Moody’s: Shanghai Electric Power, bond Baa2

Moody's Investors Service said it assigned a Baa2 issuer rating to Shanghai Electric Power Co. Ltd. (SEP).

At the same time, the agency assigned a provisional Baa2 senior unsecured rating to the proposed bond to be issued by Shanghai Electric Power Finance Ltd., a wholly owned subsidiary, unconditionally and irrevocably guaranteed by SEP.

The outlook is stable.

Proceeds will be used primarily for general corporate purposes and working capital.

Moody's will remove the provisional status of the bond rating upon completion of the issuance on satisfactory terms.

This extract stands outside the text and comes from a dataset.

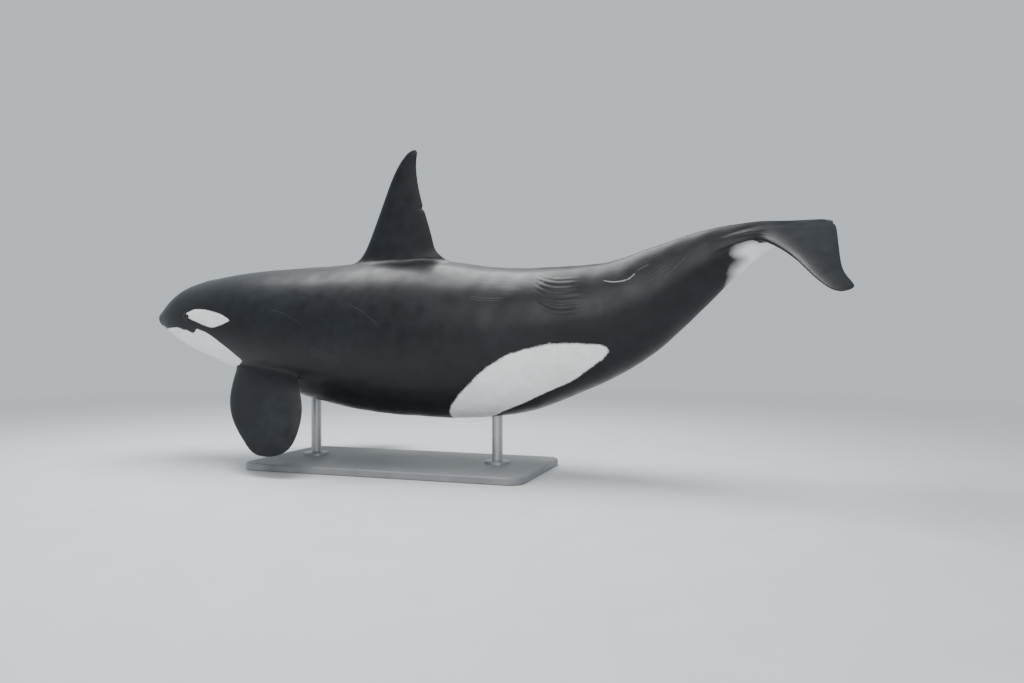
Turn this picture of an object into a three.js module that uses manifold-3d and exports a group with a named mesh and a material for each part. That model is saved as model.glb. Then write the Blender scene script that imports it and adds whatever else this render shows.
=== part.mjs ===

SEP's Baa2 rating combines its standalone credit strength and a three-notch uplift based on strong expected support from its parent China Power Investment Corp. (CPI, unrated).

"SEP's standalone rating primarily reflects its solid market position in Shanghai, quality power generation assets with a high level of operational efficiency, and ongoing operational support from the parent company," Moody's vice president and senior analyst Ada Li said in a news release.

Fitch: Zhuhai Huafa bond BBB

Fitch Ratings said it assigned long-term foreign- and local-currency issuer default ratings of BBB to Zhuhai Huafa Group Co., Ltd. with stable outlook.

Fitch also said it assigned an expected BBB rating to a proposed Chinese yuan-denominated senior unsecured bond to be issued by Huarui Investment Holding Co. Ltd.

Huarui is an indirect wholly owned subsidiary of Zhuhai Huafa.

The bond will be unconditionally and irrevocably guaranteed by Zhuhai Huafa.

The bond constitutes direct, unconditional, unsubordinated and unsecured obligations of Huarui, Fitch said, and will rank pari passu with other present and future unsecured and unsubordinated obligations.

The proceeds will be used for general corporate purposes, the agency said.

Zhuhai Huafa’s ratings are credit-linked to the Zhuhai municipality, Fitch said, reflected by the municipality’s 100% ownership, strong municipal oversight of its financials and strategic importance of Zhuhai Huafa’s public-sector business to the municipality.

The agency said it believes these factors result in a high certainty of extraordinary support from the municipality, if needed.